To be sure, I’ve owned Microsoft for 5 years so my tax basis is too low to even consider banging it out. But, at heart, I’m still a junk peddler. At the bottom of the market, 2 years ago, I bought ragamuffins selling under 10 bucks. The list embraced Halliburton, Macy’s, Freeport-McMoRan, U.S. Steel, even Alcoa.

This paper has gone around the clock couple of times, still super-volatile. Alcoa can fluctuate 10% intraday. I’ve tried to protect myself selling call options on these goods, but unless your timing is perfect you’ll cover at a loss.

Finally, you end up hating the market for its gross volatility. The honcho who bought Netflix recently when it gapped down on a bad quarterly report has my respect. But, unless I thought I knew more about Netflix than anyone else could possibly know, I couldn’t summon up enough moxie for a gap down play like this one.

The problem is my memory is long and dated on the market’s mindless volatility. Besides, I maintain charts on volatility that go back 50 or so years. On specific sector volatility, like technology, the amplitude of fluctuation is rarely recalled or given much weight. Journalists don’t maintain requisite data history to hold deep-seated opinions.

For example, the near total destruction of internet infrastructure stocks in 2001 was inescapable on flimsy fundamentals. No market capitalization was left exceeding $1 billion. How many players struck out with Akamai, Inktomi and StorageNetworks? Analysts used 10-year discounted cash flow models to justify such picks. Exodus at its peak sported a market capitalization of $35 billion but then sloughed off to $797 million. It was no more than a string of computer server farms. Today, I disremember it.

Few of us care to recall growth stock trajectories in 2013 – ‘14. Mid-decade, money managers challenged valuation for even traditional “golden oldies” like Coca-Cola, Merck, Pfizer, Cisco Systems and Microsoft. They sold at either a small premium to the market or at a discount. Everyone (including me) was skeptical their franchises were intact or that R&D would be sufficiently productive. Lest we forget, Polaroid and Xerox mounted hefty R&D budgets but couldn’t renew themselves. Hewlett-Packard and Oracle then sold at 10 times earnings, not 40 times earnings.

Why so many bargains then? Well, gross profit margins for tech houses traced a downward slope. The market at yearend 2014 sold at 17 times earnings, not so different from where we are currently. Call it 20 times expected results in 2022.

Beneficiaries of exponential computer power and miniaturization are no longer black box assemblers like Hewlett-Packard and integrated circuit pioneers like Intel. Now, the field belongs to packagers of entertainment, information and telecommunications that leverage technology. The names are familiar: Netflix, Comcast, Alphabet, Apple, Twitter and Meta Platforms.

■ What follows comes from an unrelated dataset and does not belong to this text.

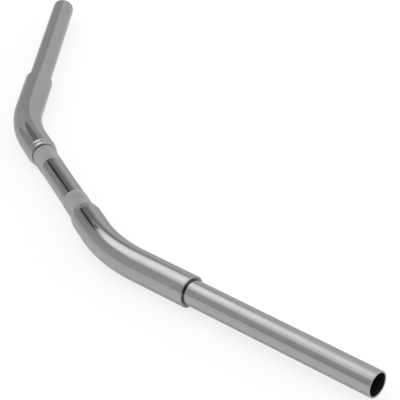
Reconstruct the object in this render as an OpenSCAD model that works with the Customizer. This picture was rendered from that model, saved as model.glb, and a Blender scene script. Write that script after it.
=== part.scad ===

Back in the sixties, when growth stocks sold at 60 times earnings, Wall Street pointed to their scarcity value. Not enough of ‘em to go around. Pure bull market rationalization patter. Today, half a dozen growthies are capitalized at a trillion bucks or more - like Apple and Microsoft. Apple trades over 60 million shares, daily. You can buy or sell all you want, hardly changing the stock’s trajectory.

I’ve just posted a good day, a breakeven, with 20% of my assets in financials balanced by 20% in energy paper. Financials sloughed off 5% while the oils rose 5%. Banks acted like death warmed over along with American Express and Goldman Sachs gapping down.

Decades ago we’d say “If it were easy, they’d have girls doing it.” Now some girls are name money managers, but it ain’t any easier.